More big guns due in from Hill as speculation shows embattled Sherwood’s hold weakening.



With a widely quoted, non-partisan newsletter downgrading his chances to retain his seat in Congress and new independent poll showing him behind by 8.5 points, Don Sherwood plans to bring in Republican leaders, including President Bush, to raise money for him this month, a local party leader said Monday.

House Majority Leader John Boehner of Ohio will appear this evening at a $25-per-head fundraiser at the Montdale Country Club in Lackawanna County. And House Speaker Dennis Hastert of Illinois is scheduled to make a similar appearance on Oct. 18 at the Ramada Plaza Hotel in Clarks Summit, according to Lackawanna County Republican Party Chairman Paul Catalano.

The details of the Bush visit, planned for mid-month, are still sketchy, Catalano said, primarily because the White House has not confirmed a date or location due to security.

“I think it’s a go, but they won’t give us word until it gets a little closer,” he said.

The White House press office said it could not confirm a local visit. The president’s schedule is normally not available until a week before any event.

Sherwood, who benefited from a Wyoming County fundraiser featuring Vice President Dick Cheney last month, is in a tight race with Democrat Chris Carney, a 47-year-old Penn State political science professor and officer in the Navy Reserve.

On Monday, the Polling Institute at Lycoming College released a poll showing Carney ahead 46.7 to 38.2 percent in a survey of 804 likely voters taken by Lycoming political-science students Sept. 24-28. The poll, which has a margin of error of 3.5 percent, showed Carney with the support of 26 percent of the Republicans in the heavily GOP district.

The only other independent, non-partisan poll of the race, taken in late August, showed Carney ahead by seven points.

“Normally a Republican incumbent should have an easy time in this district …” Jonathan Williamson, chair of the Lycoming Political Science Department, said in a press release. “Sherwood has struggled to overcome the bad taste scandal has left in the mouth of voters.”

Last year, Sherwood, a four-term incumbent, was sued by a former mistress, who claimed he had repeatedly assaulted her during their five-year relationship. The 65-year-old married congressman and 30-year-old Cynthia Ore agreed to a confidential, out-of-court settlement in November.

Sherwood spokesman Jake O’Donnell said he was unfamiliar with Lycoming’s Polling Institute, which was established in 2003.

“Those aren’t numbers that we’re familiar with. ... It’s not in synch with information that we have,” O’Donnell said. He declined to talk about any poll numbers the Sherwood campaign might have.

Carney said he was pleased by the numbers, which he said “simply reflect what we’ve been seeing in the district as we travel around. People want a representative they can be proud of, and they don’t think they’re getting that with Mr. Sherwood.”

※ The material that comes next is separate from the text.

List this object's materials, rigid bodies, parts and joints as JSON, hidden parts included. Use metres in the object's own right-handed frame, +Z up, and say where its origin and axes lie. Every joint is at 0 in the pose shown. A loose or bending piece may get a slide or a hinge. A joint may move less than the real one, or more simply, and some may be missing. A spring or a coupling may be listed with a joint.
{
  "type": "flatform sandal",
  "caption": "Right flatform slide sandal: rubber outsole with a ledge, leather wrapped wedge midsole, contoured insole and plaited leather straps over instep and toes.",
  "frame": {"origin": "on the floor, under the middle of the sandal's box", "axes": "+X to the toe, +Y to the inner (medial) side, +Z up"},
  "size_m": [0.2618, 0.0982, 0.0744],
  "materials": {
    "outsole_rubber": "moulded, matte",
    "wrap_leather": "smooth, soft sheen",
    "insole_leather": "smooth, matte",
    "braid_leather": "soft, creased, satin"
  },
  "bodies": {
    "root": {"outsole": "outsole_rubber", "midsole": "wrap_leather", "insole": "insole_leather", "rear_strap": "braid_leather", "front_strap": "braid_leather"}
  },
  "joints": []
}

Carney said his campaign plans a Washington visitor of its own – U.S. Sen. Joe Biden, D-Del., is expected to visit the district Oct. 10.

In another indication Sherwood’s seat might be in jeopardy, the Rothenberg Political Report declared over the weekend that the race in the 10th Congressional District is a “pure toss-up,” after rating the race last month as a toss-up that leaned to the Republican’s favor.

The rating was part of a survey of close House races by the non-partisan Internet and print journal that concluded the Democrats are on track to pick up 15 to 20 seats and take over control of Congress.

Officials at Rothenberg could not be reached for comment Monday.